Make (Integromat)
Purpose
Make (formerly Integromat) is a visual, no-code integration and automation platform whose primary purpose is to orchestrate multi-step workflows across web services and APIs. It enables users to design “scenarios” that move and transform data between applications, trigger actions on events, and implement branching logic and error handling, thereby reducing manual effort and the fragmentation that arises from siloed tools. In contrast to simple point-to-point connectors, Make emphasises a canvas-based builder that supports complex, conditional flows and real-time execution, positioning the product as an accessible alternative to scripting or custom middleware for non-programmers and technical users alike.
Release Date
Integromat was founded in Prague and launched publicly in 2016, quickly establishing itself as a European entrant in the integration platform as a service (iPaaS) market. On 14 October 2020, the company was acquired by Celonis, the process-mining firm, to strengthen Celonis’s automation capabilities. Integromat subsequently rebranded as “Make” on 22 February 2022, launching a new brand and platform while maintaining the legacy product temporarily for existing users. A formal sunset for the Integromat platform was announced in early 2023, as customers were encouraged to migrate to Make.
Features
Make’s feature set blends no-code composition with enterprise-style orchestration:
- Visual scenario builder: Users connect “modules” on a canvas to construct end-to-end workflows, including data mapping, transformation, and branching with routers and filters. This supports both linear and complex, conditional logic without code.

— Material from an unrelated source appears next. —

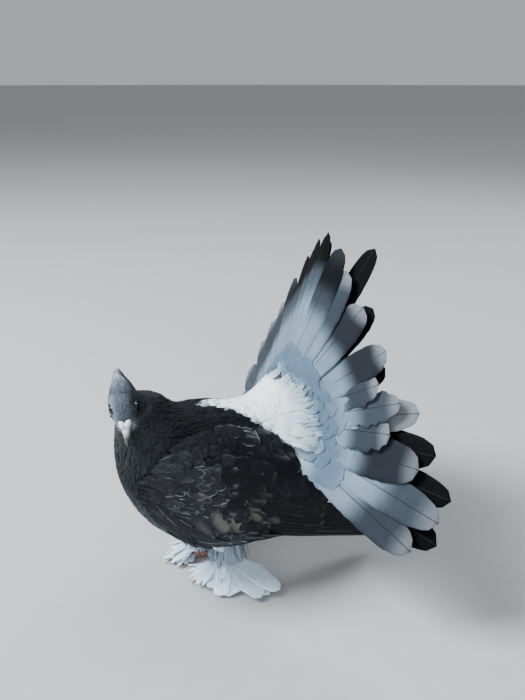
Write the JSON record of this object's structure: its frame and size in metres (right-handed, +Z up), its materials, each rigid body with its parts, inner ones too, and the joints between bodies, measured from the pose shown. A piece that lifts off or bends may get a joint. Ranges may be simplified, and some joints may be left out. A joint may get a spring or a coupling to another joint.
{
  "type": "fantail pigeon figure",
  "caption": "Life-size still figure of a fantail pigeon standing with its head turned and its tail fanned upright.",
  "frame": {"origin": "bottom centre of the box round the whole bird, on the floor it stands on", "axes": "-Y is the way the breast faces, +X is the bird's left, +Z is up"},
  "size_m": [0.2812, 0.1974, 0.2444],
  "materials": {
    "slate_plumage": "matte feathers",
    "blue_grey_plumage": "matte feathers",
    "ash_blue_plumage": "matte feathers",
    "chalky_cere": "powdery",
    "pale_bill": "satin horn",
    "dark_eye": "wet",
    "pink_foot_skin": "scaly skin",
    "grey_claw": "satin horn"
  },
  "bodies": {
    "root": {"bill_lower": "pale_bill", "bill_upper": "pale_bill", "cere": "chalky_cere", "claw_left_hind": "grey_claw", "claw_left_inner": "grey_claw", "claw_left_middle": "grey_claw", "claw_left_outer": "grey_claw", "claw_right_hind": "grey_claw", "claw_right_inner": "grey_claw", "claw_right_middle": "grey_claw", "claw_right_outer": "grey_claw", "crest": "ash_blue_plumage", "eye_left": "dark_eye", "eye_right": "dark_eye", "foot_left": "pink_foot_skin", "foot_right": "pink_foot_skin", "head": "ash_blue_plumage", "leg_left": "slate_plumage", "leg_right": "slate_plumage", "neck": "slate_plumage", "rump": "blue_grey_plumage", "tail_left": "blue_grey_plumage", "tail_middle": "blue_grey_plumage", "tail_right": "blue_grey_plumage", "torso": "slate_plumage", "wing_left": "slate_plumage", "wing_right": "slate_plumage"}
  },
  "joints": []
}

- Extensive app library and API connectivity: The platform offers integrations with 3,000+ pre-built apps alongside generic HTTP/JSON modules for systems not in the catalogue, allowing connection to “anything with an API.”

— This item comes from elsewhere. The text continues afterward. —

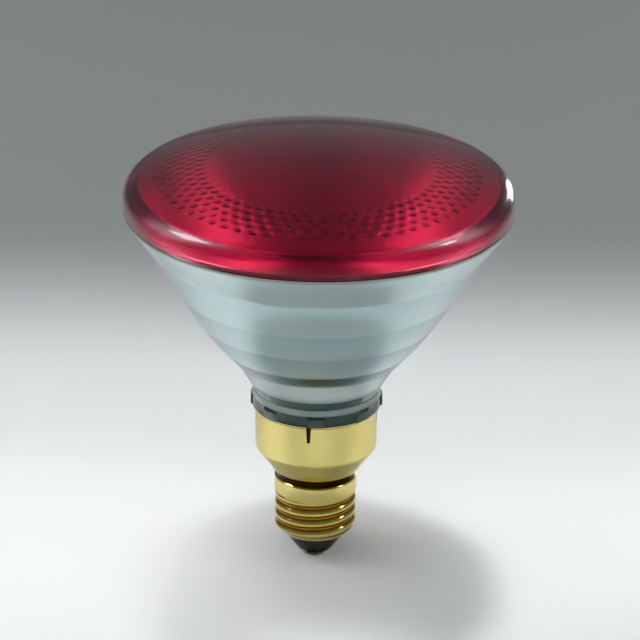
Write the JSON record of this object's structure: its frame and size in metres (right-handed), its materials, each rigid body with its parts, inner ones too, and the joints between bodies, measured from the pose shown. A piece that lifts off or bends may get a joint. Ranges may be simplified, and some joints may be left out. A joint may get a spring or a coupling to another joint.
{
  "type": "infrared heat lamp bulb",
  "caption": "Reflector heat lamp with a red pressed-glass lens, a silvered stepped glass bowl and a brass skirted screw cap.",
  "frame": {"origin": "lowest point of the screw cap, where the centre contact touches the lamp holder, on the lamp's axis", "axes": "+Z along the lamp's axis from the cap towards the red lens, -Y towards the side that is seen"},
  "size_m": [0.121, 0.121, 0.1351],
  "materials": {
    "red_glass": "gloss",
    "clear_glass": "gloss",
    "aluminium_film": "mirror",
    "brass": "polished",
    "black_glass": "gloss",
    "solder": "satin",
    "nickel_iron": "satin",
    "tungsten": "satin",
    "copper_wire": "satin"
  },
  "bodies": {
    "root": {"lens": "red_glass", "reflector": "clear_glass", "reflector_coating": "aluminium_film", "skirt": "brass", "screw_shell": "brass", "insulator": "black_glass", "centre_contact": "brass", "contact_solder": "solder", "ferrule_left": "nickel_iron", "ferrule_right": "nickel_iron", "exhaust_tip": "clear_glass", "lead_rod_left": "nickel_iron", "lead_rod_right": "nickel_iron", "glass_bridge": "clear_glass", "filament": "tungsten", "support_wire_left": "tungsten", "support_wire_right": "tungsten", "cap_wire_centre": "copper_wire", "cap_wire_shell": "copper_wire", "shell_solder": "solder"}
  },
  "joints": []
}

- Event triggers, webhooks, and scheduling: Scenarios can be initiated by time-based schedules, inbound webhooks, or application events; webhooks are provided as a first-class integration for bespoke triggers.

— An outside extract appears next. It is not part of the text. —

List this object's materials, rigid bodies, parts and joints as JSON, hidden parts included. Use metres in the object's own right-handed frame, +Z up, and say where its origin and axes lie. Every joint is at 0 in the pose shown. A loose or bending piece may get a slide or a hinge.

- Data handling primitives: Iterators, aggregators and array mapping enable transformation of lists and nested structures; error-handling paths and retry logic provide resilience in production workflows. (Documented across Make’s product pages and integration docs.)
- AI and agentic automation: Recent releases add Make AI Agents and AI-assisted building to plan and execute steps, reflecting a shift from static automations to more adaptive, real-time assistance.
- Operational governance: Scenario versioning, access control, and workspace-level administration support collaboration and oversight for teams at scale.
Collectively, these capabilities allow users to model sophisticated business processes that combine SaaS applications, internal systems and bespoke endpoints, while keeping the learning curve manageable relative to hand-coded integrations.
Student Usability
For students and research scholars, Make can serve as a pragmatic tool to streamline academic and project workflows:
- Research pipelines: Students can connect data sources (e.g., survey tools, spreadsheets, institutional repositories) to automatically ingest, clean, and route data into analysis environments or literature logs. The visual builder helps document reproducible steps, assisting with audit trails for methods sections.
- Administrative automation: Routine tasks, such as filing email attachments into cloud folders, updating calendars and task boards, or synchronising notes between Notion, Sheets and reference managers, can be automated to reduce administrative load during intensive study periods.
- Collaboration support: Webhook-triggered scenarios can notify group members, populate shared trackers, or post meeting outcomes to communication channels, improving coordination in distributed teams.
- Bridging skills gaps: For non-programmers, Make provides a gateway to computational thinking—iterating, filtering, mapping—without a full programming stack, while still exposing concepts (APIs, JSON, authentication) that are valuable for digital scholarship.